5. Stop cooking meat sooner than you think: Many cooks inadvertently overcook meats when they are using a meat thermometer to judge internal temperature.
Food not only continues to cook after being removed from heat, its internal temperature will continue to rise for several minutes as heat from the food's warmer outside continues moving toward the cooler inside.
6. Be mindful when you salt: "Salt during cooking, not just at the end. Salt helps heighten and blend other flavors. Adding salt early in the cooking process gives you a better opportunity to evaluate and adjust the dish." But don't salt stocks or sauces that need to be reduced while preparing them, as subsequent reduction can make them too salty.
7. The freshest shrimp might be frozen shrimp: "Nearly all shrimp are flash-frozen at sea because of their short shelf-life. When nonfrozen shrimp are offered for sale, they probably aren't fresh but were frozen at one time and later thawed. Buying frozen is safer, cheaper and more convenient."
8. Smell and examine your fish: Fresh fish looks and smells clean and has a sweet, water-like scent, with no slime, cuts or bruises. The fins should be pliable. Fish scales should not be loose. Run your fingers across the scales; if they separate easily, it is not fresh. The eyes should be clear and clean, and not sunken below the head. The gills should be bright pink or maroon, not deep red.
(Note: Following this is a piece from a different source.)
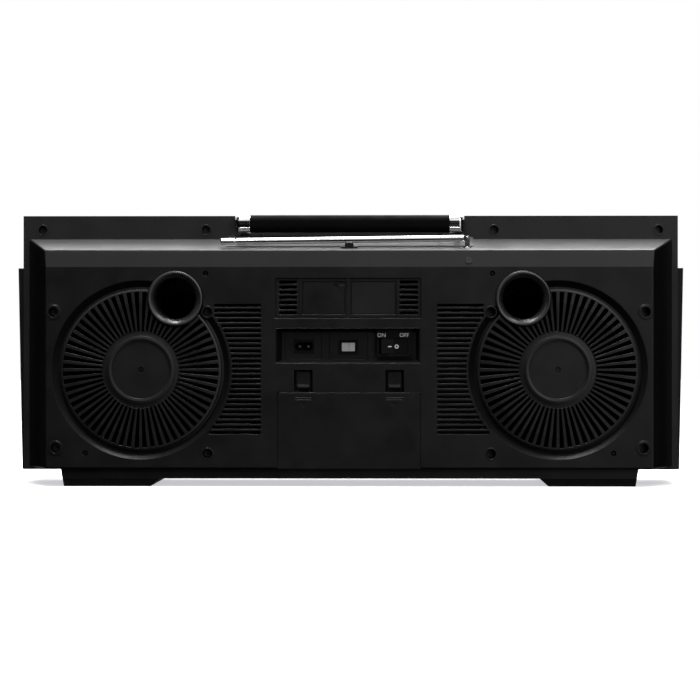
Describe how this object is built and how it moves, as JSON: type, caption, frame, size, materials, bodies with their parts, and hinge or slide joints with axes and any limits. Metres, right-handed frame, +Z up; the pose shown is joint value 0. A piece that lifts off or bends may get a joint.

9. You must add water to your oven sometimes: When baking cheesecakes, custards, puddings and other fragile egg dishes, place the pan in a water bath to promote even cooking, and prevent curdling.
10. Keep dental floss in the kitchen: No, seriously. It's marvelous -- and much better than a knife -- for cutting layer cakes, roll cookies, soft cheeses, dough and cheesecake. Try it.